Washington — Extending the life cycle of heat exchangers at the more than 500 gas processing facilities across the country “requires more robust inspection protocols,” the Chemical Safety Board has concluded after its investigation of a July 2016 series of explosions and fires at a plant in Pascagoula, MS.

In a final report issued Feb. 13, CSB states that gaps in safety management at the Enterprise Products Pascagoula Gas Plant allowed for thermal fatigue – the gradual weakening of a material from heating and cooling over time – on a brazed aluminum heat exchanger. Small cracks that had developed from repeated temperature fluctuation caused methane, ethane, propane and other hydrocarbons to leak from the exchanger, resulting in the explosions and fires. No workers were injured or killed in the incident.

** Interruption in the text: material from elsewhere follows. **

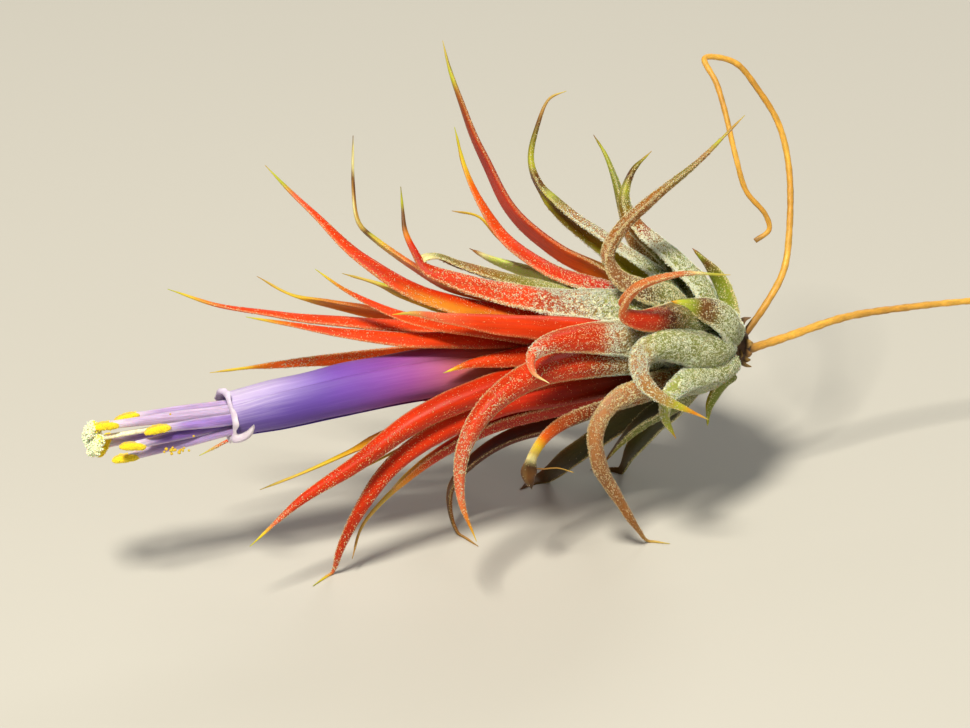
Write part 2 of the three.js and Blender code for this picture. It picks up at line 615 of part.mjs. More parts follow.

CSB further identified the “absence of a reliable process to ensure the mechanical integrity of the heat exchanger.” The plant – which had repaired four heat exchangers nine times in 17 years, CSB found – was shut down for nearly six months.

“Operators shouldn’t take the risk of waiting to find a leak because, as this case demonstrates, that leak could result in a catastrophic failure,” CSB interim Executive Authority Kristen Kulinowski said in a press release.

CSB made several recommendations to two trade associations.

 

To the American Petroleum Institute:

  • Develop an informational bulletin that highlights the safe operation, maintenance and repair of brazed aluminum heat exchangers. At a minimum, the resource should focus on the placement of temperature and pressure sensors on heat exchangers, venting protocol, and the potential for both minor leaks and catastrophic failure to result from accumulated thermal fatigue.

To the GPA Midstream Association:

  • Revise its technical bulletin, or develop a new bulletin, to incorporate lessons learned from the Pascagoula incident.
  • Develop a database for operators to submit operational heat exchanger data to foster collaborative industry learning and analysis.
  • Continue data analysis to determine whether a correlation exists between operational process data and the frequency or timing of thermal fatigue-generated cracking to estimate the service life of a heat exchanger.

CSB also released an interactive, 3D model detailing the function of the heat exchanger at the Enterprise plant and the effects of thermal fatigue.